Zorn's training camp schedule from July 20-Aug. 14 consists of 20 practice days, 18 of which are 2-a-day sessions.

In addition, the team will host an intra-squad scrimmage on July 26, as part of Fan Appreciation Day at training camp.

Add in two preseason games during that span, too. The Redskins take on the Indianapolis Colts in the Hall of Fame Game in Canton, Ohio on Sunday, Aug. 3 and the Buffalo Bills in the FedExField opener on Saturday, Aug. 9.

Players report to training camp on Saturday. As in years past, they will be housed at National Conference Center in nearby Lansdowne, Va., and bused to Redskins Park for practices.

The first team meeting is mid-afternoon on Saturday.

On Saturday night, coaches will put in their first installation to run in Sunday morning's practice.

For morning practices, players will mostly wear full gear, with some contact in 11-on-11 work. Some sessions could go nearly two-and-a-half hours, about 30 minutes longer than previous years. And it will be an up-tempo pace.

"There will be a heavy morning practice," Zorn said.

The afternoon practices will typically take less than two hours. Players will be in shorts and pads.

Some veterans will get a periodic break from the 2-a-days.

"You will see some days will be a morning practice and a special teams practice in the afternoon," Zorn said. "There won't be anything else but special teams."

That means players like Clinton Portis, London Fletcher and others who don't participate on special teams may be given the afternoon off.

Gibbs's approach was different from 2004-07. With a mostly veteran club, he preferred to lighten the training camp workload at times.

For example, last year's training camp had only a handful of 2-a-day sessions.

Zorn is mindful of not overworking his players, but he doesn't want to shy away from hard work or contact on the practice fields.

This is football, after all.

"We have to pick our times to have physical contact," Zorn said. "I think our lines--they'll have physical contact every day.
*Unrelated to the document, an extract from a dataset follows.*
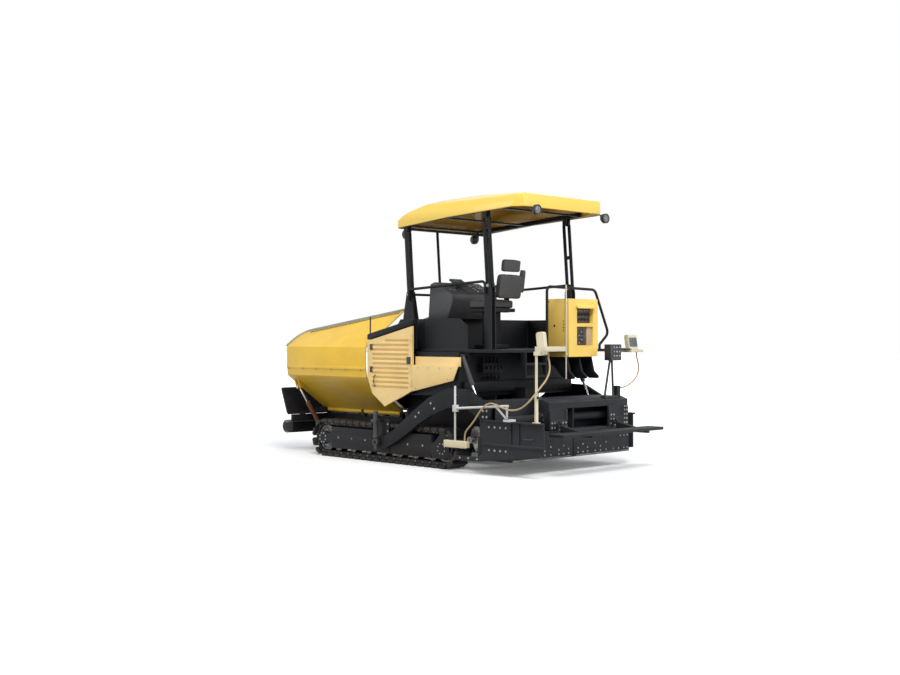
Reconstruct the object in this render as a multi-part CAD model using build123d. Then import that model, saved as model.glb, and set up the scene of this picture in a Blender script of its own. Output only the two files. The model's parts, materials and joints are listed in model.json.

Our running backs and our linebackers [will have contact]. Even our defensive backs and receivers have to learn how to block or shed blockers downfield.

"It's the live contact, where you're taking a guy to the ground and leaving your feet--we have to watch that [to avoid injuries]."
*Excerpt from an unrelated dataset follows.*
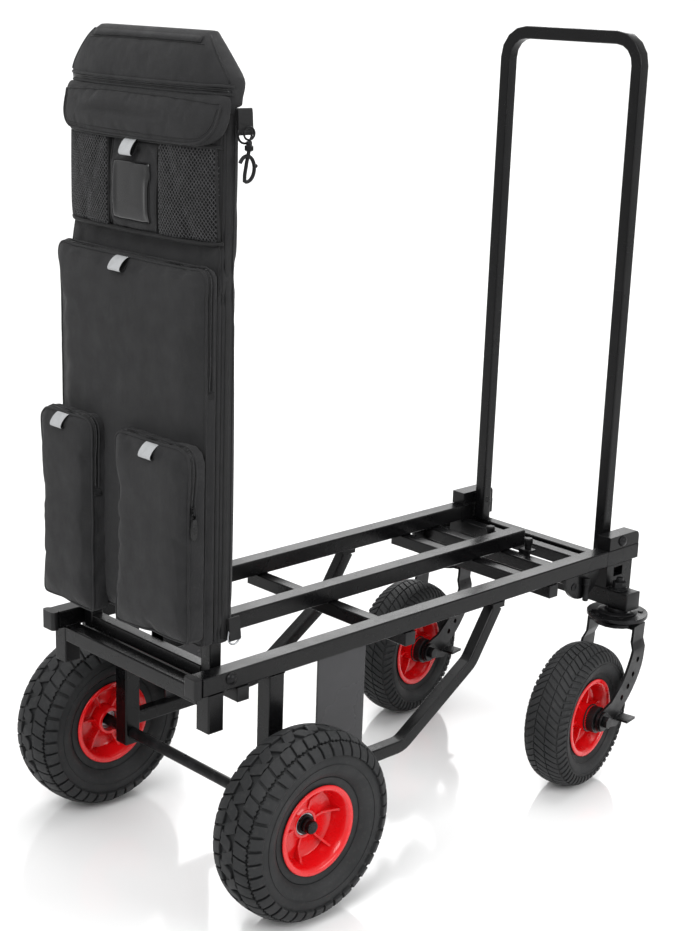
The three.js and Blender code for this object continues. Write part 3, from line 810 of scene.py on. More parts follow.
def welds():
    under = RAIL_UNDER - 0.2
    for side, s in SIDES:
        def across(name, x, z, low=141.5, high=165.5, radius=2.0):
            weld_bead(f"{name}_{side}", (x, s * low, z), (x, s * high, z), radius)

        def along(name, x0, x1, y, z, radius, body="frame"):
            weld_bead(f"{name}_{side}", (x0, s * y, z), (x1, s * y, z), radius, body)

        across("post", 29.8, under)
        across("upright_a", 106.2, 318.6)
        across("upright_b", 131.8, 318.6)
        across("brace_a", 536.6, 318.6, 148)
        across("brace_b", 562.4, 318.6, 148)
        across("brace_c", 131.8, 156.8, 148)
        along("plate", 195, 279, 160, 156.9, 1.6)
        along("plate_top", 195, 279, 160, 318.4, 1.6)
        along("front", 6, 27, 140.6, 320.9, 1.8)
        for name, x in CROSS_TUBES:
            across(f"{name}_a", x - 10.2, under, 143, 164, 1.5)
            across(f"{name}_b", x + 10.2, under, 143, 164, 1.5)
        along("block", 808, 876, 140.9, 344.3, 1.6, "rear_frame")
        along("bracket", 804, 836, 166.2, 284.4, 1.8, "rear_frame")
    for name, x in (*CROSS_TUBES, ("lock", LOCK_TUBE_X)):
        for letter, edge in (("a", x - 10.2), ("b", x + 10.2)):
            weld_bead(f"centre_{name}_{letter}", (edge, -11, under), (edge, 11, under), 1.4)


# ---- sewn pieces: outlines, cushions and cords ---------------------------------
def outline(corners, inset, per_corner=7, per_side=10):
    """Points (y, z) round a polygon of (y, z, radius) corners, moved inwards by inset."""
    n = len(corners)
    points = [Vector(c[:2]) for c in corners]
    inner = []
    for i in range(n):
        before = (points[i] - points[i - 1]).normalized()
        after = (points[(i + 1) % n] - points[i]).normalized()
        n0, n1 = Vector((-before.y, before.x)), Vector((-after.y, after.x))
        inner.append(points[i] + (n0 + n1) * (inset / (1.0 + n0.dot(n1))))
    arcs = []
    for i, p in enumerate(inner):
        before = (inner[i - 1] - p).normalized()
        after = (inner[(i + 1) % n] - p).normalized()
        radius = max(corners[i][2] - inset, 0.8)
        half = before.angle(after) / 2
        reach = radius / math.tan(half)
        centre = p + (before + after).normalized() * (radius / math.sin(half))
        start, end = p + before * reach - centre, p + after * reach - centre
        arcs.append([centre + start.slerp(end, k / (per_corner - 1)) * radius for k in range(per_corner)])
    result = []
    for i, arc in enumerate(arcs):
        following = arcs[(i + 1) % n][0]
        result += arc + [arc[-1].lerp(following, k / per_side) for k in range(1, per_side)]
    return [(p.x, p.y) for p in result]


def lofted(name, loops, material):
    """A closed shell through loops of points in mm."""
    return merge(name, [skin([[at(*p) for p in loop] for loop in loops])], material)


def cushion(name, corners, back, face, material, edge, crown, reach):
    """A closed pouch. Face gives the front's x at (y, z), and the back lies flat on x = back."""
    loops = [[(back - k * 0.7, y, z) for y, z in outline(corners, inset)]
             for k, inset in enumerate((2.5, 0.6, 0.0))]
    loops.append([(face(y, z) + edge, y, z) for y, z in outline(corners, 0.0)])
    for t in (0.25, 0.5, 0.75, 1.0):
        a = t * math.pi / 2
        ring = outline(corners, edge * (1 - math.cos(a)))
        loops.append([(face(y, z) + edge * (1 - math.sin(a)), y, z) for y, z in ring])
    for t in (0.12, 0.3, 0.5, 0.75, 1.0):
        ring = outline(corners, edge + (reach - edge) * t)
        lift = crown * math.sin(t * math.pi / 2)
        loops.append([(face(y, z) - lift, y, z) for y, z in ring])
    return lofted(name, loops, material)


def apply_modifiers(obj):
    view = bpy.context.evaluated_depsgraph_get()
    material = obj.data.materials[0]
    mesh = bpy.data.meshes.new_from_object(obj.evaluated_get(view))
    obj.modifiers.clear()
    obj.data = mesh
    mesh.materials.clear()
    mesh.materials.append(material)
    for polygon in mesh.polygons:
        polygon.use_smooth = True


def remeshed(obj, size):
    modifier = obj.modifiers.new("remesh", "REMESH")
    modifier.mode = "VOXEL"
    modifier.voxel_size = size * MM
    apply_modifiers(obj)


def coordinates(obj):
    flat = np.zeros(len(obj.data.vertices) * 3, np.float32)
    obj.data.vertices.foreach_get("co", flat)
    return flat.reshape(-1, 3).astype(float)


def inflate(obj, held, voxel, pressure, slack, cap, frames=14):
    """Lets the sewn shell settle as cloth. Held gives each point's pin weight from its x, y and z."""
    remeshed(obj, voxel)
    start = coordinates(obj)
    group = obj.vertex_groups.new(name="pins")
    for i, p in enumerate(start / MM + np.array([FRONT, 0, 0])):
        weight = held(*p)
        if weight > 0:
            group.add([i], float(weight), "REPLACE")
    modifier = obj.modifiers.new("cloth", "CLOTH")
    settings = modifier.settings
    settings.quality = 6
    settings.mass = 0.25
    settings.tension_stiffness = settings.compression_stiffness = 18
    settings.shear_stiffness = 8
    settings.bending_stiffness = 0.9
    settings.use_pressure = True
    settings.uniform_pressure_force = pressure
    settings.shrink_min = -slack
    settings.vertex_group_mass = "pins"
    settings.effector_weights.gravity = 0.0
    modifier.collision_settings.use_collision = False
    scene = bpy.context.scene
    scene.frame_start, scene.frame_end = 1, frames
    for frame_number in range(1, frames + 1):
        scene.frame_set(frame_number)
    apply_modifiers(obj)
    scene.frame_set(1)
    shift = coordinates(obj) - start
    length = np.linalg.norm(shift, axis=1, keepdims=True)
    limit = cap * MM
    shift *= np.where(length > limit, limit / np.maximum(length, 1e-9), 1.0)
    obj.data.vertices.foreach_set("co", (start + shift).astype(np.float32).ravel())
    obj.data.update()


def tree_of(obj):
    view = bpy.context.evaluated_depsgraph_get()
    view.update()
    return BVHTree.FromObject(obj, view)


def smooth_route(points, rounds, closed=False):
    points = [Vector(p) for p in points]
    n = len(points)
    for _ in range(rounds):
        fresh = list(points)
        for i in range(n):
            if closed or 0 < i < n - 1:
                fresh[i] = points[i] * 0.5 + (points[i - 1] + points[(i + 1) % n]) * 0.25
        points = fresh
    return points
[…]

Part of the reason Zorn's training camp schedule is intense is because he needs time to install the West Coast offense this year.

His version of the West Coast offense is expected to be similar to Mike Holmgren's in Seattle, where Zorn was a quarterbacks coach from 2001-07.

Many of the Redskins' run plays will remain the same from last year. But the passing game will be different. It will emphasize more short and intermediate routes.

The learning curve could take some time.

Quarterbacks must learn new terminology and adjust to a timing offense. Receivers must learn new routes. Pass blockers must learn new techniques that aid a short passing attack.

Defensive players must also adjust, Zorn said.

"Our defense will go back and say, 'Okay, they ran a screen [play],'" he said. "Now the next time the offense runs a screen, the defense is going to adjust to it. They are going to put in a new front and coverage and they are going to shut down [the screen play] that was successful.

"That's the way offense and defense work. That's what makes football so great. It is all about adjusting."

In the first few days of training camp, Zorn will watch closely to see which players stayed in shape during their time off the past five weeks.

That will be part of the evaluation process as he formulates his first NFL roster.

"It is not only physical preparation, it is also that mental preparation that they have to [show]," Zorn said. "They have to get themselves emotionally prepared and spiritually prepared, in my mind as well. There is a balance there.

"If they can take care of all those things, then they will be ready to go."